• INSTRUCTIONS FOR THE TASK: Find each line containing the string "Blender" and return it.

• GIVEN DATA:
###

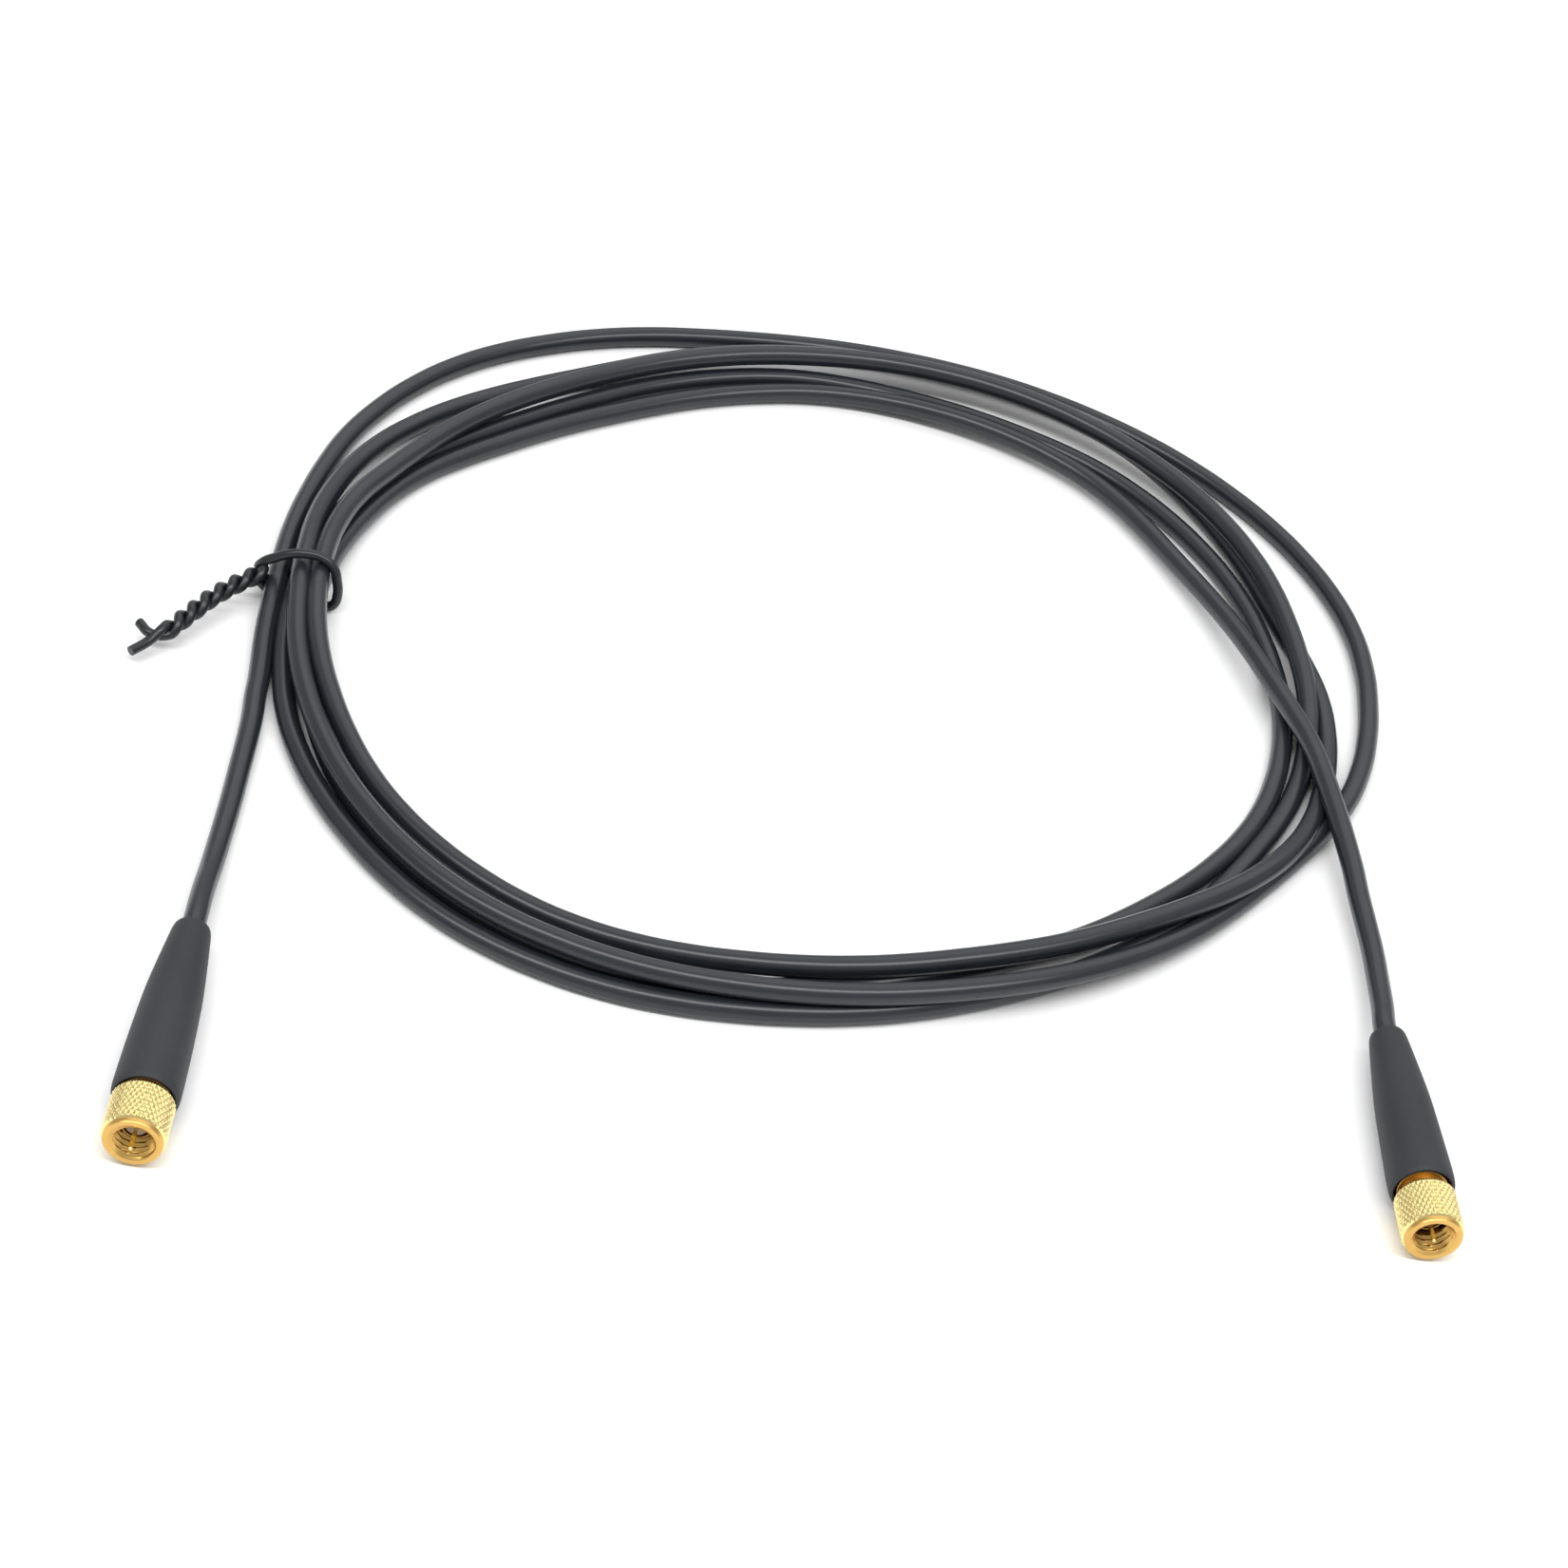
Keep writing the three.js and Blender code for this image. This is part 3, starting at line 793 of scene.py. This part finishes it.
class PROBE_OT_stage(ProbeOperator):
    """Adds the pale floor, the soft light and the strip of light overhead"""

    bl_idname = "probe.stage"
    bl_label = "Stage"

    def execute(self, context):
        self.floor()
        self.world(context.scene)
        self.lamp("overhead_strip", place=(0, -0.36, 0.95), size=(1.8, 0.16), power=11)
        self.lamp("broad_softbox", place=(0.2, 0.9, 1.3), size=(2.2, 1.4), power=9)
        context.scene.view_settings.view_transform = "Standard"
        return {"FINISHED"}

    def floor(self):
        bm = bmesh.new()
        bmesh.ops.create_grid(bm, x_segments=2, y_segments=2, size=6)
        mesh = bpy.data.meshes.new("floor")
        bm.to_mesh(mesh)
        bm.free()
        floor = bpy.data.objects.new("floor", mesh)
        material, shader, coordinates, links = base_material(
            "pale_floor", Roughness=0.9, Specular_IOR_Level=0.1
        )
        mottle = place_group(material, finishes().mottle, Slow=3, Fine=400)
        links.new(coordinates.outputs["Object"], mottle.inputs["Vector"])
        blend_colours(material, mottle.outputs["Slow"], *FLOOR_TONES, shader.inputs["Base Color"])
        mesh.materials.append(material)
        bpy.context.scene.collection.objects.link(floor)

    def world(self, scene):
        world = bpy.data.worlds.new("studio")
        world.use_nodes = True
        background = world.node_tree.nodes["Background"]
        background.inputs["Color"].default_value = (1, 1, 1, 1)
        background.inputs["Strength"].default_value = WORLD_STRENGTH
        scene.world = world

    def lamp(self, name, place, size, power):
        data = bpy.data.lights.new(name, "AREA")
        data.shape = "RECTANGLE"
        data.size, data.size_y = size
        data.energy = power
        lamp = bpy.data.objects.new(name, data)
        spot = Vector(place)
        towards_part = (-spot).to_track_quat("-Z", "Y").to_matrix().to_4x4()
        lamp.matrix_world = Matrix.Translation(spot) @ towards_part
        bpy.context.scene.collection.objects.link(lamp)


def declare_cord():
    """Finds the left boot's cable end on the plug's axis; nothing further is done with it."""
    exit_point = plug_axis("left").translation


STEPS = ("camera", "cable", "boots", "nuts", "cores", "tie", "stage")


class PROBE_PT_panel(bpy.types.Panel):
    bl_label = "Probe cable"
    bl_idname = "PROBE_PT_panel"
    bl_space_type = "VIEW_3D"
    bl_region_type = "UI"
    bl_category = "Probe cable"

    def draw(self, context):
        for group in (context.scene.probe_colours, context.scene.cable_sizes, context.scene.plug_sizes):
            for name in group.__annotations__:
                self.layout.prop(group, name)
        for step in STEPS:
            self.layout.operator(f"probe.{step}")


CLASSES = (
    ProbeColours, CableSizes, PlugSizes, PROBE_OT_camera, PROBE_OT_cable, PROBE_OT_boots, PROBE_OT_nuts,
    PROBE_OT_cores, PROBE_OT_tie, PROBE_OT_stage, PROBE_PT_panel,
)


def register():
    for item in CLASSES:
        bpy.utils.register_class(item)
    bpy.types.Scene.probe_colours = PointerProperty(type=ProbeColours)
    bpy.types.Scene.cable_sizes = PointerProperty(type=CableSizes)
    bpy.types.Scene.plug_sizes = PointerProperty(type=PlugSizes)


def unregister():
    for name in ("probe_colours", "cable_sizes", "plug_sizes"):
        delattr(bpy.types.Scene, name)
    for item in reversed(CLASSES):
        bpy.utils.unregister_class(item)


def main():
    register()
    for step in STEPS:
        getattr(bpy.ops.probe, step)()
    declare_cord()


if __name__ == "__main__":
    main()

###

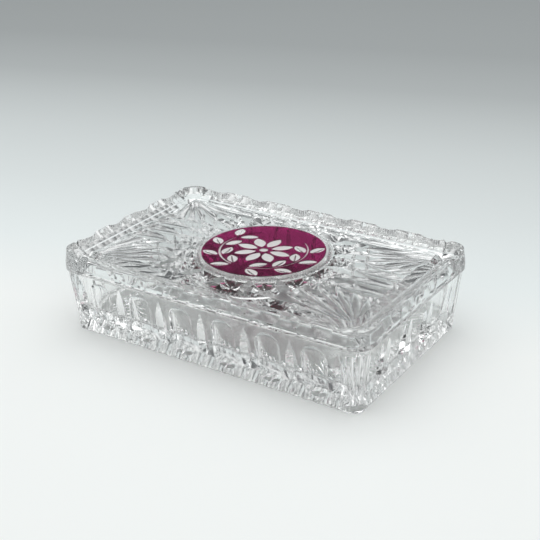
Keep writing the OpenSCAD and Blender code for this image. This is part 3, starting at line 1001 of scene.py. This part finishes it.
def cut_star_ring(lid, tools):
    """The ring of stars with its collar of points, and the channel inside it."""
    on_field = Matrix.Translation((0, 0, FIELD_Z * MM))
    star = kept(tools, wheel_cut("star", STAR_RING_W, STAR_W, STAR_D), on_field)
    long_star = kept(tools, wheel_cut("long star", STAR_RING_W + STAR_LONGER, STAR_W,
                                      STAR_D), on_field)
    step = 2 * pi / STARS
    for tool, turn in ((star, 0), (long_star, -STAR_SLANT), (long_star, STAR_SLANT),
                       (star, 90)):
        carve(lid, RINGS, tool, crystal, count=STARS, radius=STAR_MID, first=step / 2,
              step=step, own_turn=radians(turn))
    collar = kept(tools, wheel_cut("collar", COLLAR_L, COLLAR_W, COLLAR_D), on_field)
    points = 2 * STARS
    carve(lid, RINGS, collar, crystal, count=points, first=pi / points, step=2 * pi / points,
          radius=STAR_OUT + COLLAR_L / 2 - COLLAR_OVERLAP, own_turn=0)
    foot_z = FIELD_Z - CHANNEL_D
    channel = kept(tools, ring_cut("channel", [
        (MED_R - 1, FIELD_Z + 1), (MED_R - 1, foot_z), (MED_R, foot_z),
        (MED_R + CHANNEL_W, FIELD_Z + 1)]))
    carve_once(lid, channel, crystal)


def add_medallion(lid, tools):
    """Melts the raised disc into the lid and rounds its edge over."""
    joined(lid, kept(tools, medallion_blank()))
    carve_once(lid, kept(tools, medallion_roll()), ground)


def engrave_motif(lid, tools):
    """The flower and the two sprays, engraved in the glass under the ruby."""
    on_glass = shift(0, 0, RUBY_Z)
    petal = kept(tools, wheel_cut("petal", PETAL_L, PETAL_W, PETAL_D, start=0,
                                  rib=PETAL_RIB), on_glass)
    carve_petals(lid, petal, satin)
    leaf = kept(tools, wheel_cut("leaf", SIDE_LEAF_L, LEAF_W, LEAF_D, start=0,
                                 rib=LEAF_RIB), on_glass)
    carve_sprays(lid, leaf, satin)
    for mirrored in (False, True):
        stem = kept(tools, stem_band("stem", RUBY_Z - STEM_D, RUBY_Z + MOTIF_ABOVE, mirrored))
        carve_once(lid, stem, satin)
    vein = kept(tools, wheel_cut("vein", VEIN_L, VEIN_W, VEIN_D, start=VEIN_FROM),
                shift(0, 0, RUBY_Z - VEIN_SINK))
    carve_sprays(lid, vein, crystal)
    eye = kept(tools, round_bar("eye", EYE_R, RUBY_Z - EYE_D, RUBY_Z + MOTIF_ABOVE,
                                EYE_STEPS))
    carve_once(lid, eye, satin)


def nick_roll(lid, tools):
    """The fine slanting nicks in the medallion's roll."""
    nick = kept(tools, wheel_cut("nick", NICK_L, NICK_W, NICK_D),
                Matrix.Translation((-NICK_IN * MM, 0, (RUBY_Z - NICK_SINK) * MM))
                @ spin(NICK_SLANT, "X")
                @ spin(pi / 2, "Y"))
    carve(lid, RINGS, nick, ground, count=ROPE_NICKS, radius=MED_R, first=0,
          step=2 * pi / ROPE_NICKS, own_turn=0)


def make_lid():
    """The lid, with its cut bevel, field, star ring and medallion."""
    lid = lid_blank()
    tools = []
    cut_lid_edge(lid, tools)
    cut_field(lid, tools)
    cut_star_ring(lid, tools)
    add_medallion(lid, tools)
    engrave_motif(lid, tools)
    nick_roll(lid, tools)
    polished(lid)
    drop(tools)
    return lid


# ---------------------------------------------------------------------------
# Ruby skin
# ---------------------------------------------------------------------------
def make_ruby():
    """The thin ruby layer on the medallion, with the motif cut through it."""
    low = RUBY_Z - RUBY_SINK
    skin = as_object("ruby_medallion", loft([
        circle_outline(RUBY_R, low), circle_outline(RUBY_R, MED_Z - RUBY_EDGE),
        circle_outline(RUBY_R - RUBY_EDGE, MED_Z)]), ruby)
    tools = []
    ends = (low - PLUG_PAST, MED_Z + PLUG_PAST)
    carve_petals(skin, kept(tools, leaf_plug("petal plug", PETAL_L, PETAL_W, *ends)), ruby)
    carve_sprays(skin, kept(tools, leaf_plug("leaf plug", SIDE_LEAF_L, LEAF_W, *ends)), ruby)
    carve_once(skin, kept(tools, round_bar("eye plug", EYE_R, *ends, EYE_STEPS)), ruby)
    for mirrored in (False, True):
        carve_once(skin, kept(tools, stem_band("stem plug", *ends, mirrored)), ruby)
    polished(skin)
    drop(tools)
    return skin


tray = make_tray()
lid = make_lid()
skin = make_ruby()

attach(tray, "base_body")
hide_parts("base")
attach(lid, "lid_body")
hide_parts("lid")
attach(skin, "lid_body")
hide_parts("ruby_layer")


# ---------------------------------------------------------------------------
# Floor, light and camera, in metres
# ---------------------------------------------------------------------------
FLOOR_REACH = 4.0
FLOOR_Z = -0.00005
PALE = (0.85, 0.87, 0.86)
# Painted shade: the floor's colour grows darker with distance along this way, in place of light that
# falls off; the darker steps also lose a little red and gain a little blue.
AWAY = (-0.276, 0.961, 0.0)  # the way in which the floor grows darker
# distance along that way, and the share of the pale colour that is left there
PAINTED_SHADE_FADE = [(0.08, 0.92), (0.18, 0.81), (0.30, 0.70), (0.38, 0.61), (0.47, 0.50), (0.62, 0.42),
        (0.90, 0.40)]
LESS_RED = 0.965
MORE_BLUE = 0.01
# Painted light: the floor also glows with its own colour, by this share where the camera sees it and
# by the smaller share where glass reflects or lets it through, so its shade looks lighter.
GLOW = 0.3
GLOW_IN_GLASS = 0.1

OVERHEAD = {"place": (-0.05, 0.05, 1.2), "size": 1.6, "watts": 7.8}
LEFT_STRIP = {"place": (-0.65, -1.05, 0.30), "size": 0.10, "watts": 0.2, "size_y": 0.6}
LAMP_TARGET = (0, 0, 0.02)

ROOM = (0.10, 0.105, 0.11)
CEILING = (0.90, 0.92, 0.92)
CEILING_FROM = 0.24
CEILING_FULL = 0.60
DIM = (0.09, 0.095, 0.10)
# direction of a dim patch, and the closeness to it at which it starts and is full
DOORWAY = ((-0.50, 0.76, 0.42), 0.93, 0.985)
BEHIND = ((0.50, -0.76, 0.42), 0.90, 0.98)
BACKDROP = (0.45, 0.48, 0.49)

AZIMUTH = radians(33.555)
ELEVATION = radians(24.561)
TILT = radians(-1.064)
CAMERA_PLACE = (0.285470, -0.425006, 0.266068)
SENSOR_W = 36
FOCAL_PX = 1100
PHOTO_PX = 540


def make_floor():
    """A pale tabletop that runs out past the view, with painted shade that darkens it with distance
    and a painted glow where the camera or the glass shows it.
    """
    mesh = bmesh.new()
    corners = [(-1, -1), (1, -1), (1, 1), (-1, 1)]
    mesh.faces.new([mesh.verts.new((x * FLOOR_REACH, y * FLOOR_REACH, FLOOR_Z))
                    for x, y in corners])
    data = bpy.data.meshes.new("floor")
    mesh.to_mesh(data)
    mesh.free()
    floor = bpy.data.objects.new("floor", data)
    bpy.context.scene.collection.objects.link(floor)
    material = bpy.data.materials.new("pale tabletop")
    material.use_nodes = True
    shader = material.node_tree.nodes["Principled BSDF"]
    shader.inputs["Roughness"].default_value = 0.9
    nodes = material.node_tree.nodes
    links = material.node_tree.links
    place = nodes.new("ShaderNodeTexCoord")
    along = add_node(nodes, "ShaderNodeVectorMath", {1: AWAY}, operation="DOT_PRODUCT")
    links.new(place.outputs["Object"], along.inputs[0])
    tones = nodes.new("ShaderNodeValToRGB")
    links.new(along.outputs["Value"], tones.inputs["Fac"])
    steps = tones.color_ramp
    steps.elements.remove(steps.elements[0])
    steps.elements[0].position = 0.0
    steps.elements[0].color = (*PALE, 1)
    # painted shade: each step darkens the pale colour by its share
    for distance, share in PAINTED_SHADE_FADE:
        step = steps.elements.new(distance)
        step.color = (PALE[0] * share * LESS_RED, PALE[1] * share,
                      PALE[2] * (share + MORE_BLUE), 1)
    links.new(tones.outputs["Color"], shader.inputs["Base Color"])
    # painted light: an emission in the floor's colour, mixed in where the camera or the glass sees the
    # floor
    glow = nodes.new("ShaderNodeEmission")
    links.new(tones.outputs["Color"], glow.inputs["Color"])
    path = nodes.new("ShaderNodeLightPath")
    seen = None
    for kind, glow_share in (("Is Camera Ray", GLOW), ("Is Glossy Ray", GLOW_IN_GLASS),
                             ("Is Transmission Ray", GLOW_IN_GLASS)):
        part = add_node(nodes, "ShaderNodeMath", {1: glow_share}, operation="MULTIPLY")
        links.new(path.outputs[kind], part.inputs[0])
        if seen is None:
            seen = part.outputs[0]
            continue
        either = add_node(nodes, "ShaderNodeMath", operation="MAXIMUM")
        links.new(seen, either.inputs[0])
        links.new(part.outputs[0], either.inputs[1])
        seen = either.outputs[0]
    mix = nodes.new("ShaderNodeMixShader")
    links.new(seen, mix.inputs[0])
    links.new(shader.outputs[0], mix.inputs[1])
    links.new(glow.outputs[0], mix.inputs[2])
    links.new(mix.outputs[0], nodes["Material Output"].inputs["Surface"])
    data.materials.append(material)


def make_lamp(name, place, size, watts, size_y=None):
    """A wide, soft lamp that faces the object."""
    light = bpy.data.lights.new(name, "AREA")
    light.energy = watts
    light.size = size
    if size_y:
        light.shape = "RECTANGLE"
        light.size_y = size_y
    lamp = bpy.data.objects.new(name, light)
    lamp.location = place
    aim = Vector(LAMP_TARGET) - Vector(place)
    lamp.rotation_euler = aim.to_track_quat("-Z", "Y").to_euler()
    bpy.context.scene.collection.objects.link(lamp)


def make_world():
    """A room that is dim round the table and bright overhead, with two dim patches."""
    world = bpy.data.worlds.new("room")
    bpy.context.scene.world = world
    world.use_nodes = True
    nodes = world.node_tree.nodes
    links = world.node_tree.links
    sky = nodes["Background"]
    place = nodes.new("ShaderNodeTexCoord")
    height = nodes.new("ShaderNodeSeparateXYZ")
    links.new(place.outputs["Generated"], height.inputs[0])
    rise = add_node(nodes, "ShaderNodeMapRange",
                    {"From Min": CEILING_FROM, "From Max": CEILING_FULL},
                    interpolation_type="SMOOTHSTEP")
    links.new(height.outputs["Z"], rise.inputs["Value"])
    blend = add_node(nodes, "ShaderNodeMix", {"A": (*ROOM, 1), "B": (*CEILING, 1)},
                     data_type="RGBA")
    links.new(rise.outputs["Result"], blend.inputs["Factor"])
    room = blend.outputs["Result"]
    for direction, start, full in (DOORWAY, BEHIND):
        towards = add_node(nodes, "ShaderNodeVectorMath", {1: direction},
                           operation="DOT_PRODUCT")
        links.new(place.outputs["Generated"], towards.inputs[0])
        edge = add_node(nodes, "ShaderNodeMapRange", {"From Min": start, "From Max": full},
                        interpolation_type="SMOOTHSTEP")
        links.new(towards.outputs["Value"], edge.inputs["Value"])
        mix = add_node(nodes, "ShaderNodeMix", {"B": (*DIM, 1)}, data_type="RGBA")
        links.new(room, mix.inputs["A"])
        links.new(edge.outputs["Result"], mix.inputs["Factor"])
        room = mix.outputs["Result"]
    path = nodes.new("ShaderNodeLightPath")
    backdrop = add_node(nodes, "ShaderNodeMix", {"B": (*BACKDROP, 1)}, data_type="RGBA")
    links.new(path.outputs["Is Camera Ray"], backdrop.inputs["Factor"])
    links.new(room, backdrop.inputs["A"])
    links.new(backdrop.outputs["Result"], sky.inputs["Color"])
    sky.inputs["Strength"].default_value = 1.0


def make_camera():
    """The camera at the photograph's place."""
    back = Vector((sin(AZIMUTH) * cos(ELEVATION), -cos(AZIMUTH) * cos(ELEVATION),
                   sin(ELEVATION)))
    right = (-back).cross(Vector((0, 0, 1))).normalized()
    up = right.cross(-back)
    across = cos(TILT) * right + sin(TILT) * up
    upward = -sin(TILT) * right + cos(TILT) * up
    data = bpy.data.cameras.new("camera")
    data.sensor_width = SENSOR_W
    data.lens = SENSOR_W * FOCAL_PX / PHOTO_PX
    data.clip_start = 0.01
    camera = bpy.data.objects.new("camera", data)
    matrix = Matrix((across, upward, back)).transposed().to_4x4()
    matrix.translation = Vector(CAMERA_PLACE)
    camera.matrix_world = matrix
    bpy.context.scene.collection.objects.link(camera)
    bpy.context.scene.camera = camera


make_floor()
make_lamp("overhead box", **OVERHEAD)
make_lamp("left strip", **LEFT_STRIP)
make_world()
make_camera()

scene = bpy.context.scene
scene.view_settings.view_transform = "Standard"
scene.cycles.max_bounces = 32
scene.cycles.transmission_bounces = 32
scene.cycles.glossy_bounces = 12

###

• EXERCISE OUTPUT:
Keep writing the three.js and Blender code for this image. This is part 3, starting at line 793 of scene.py. This part finishes it.
Keep writing the OpenSCAD and Blender code for this image. This is part 3, starting at line 1001 of scene.py. This part finishes it.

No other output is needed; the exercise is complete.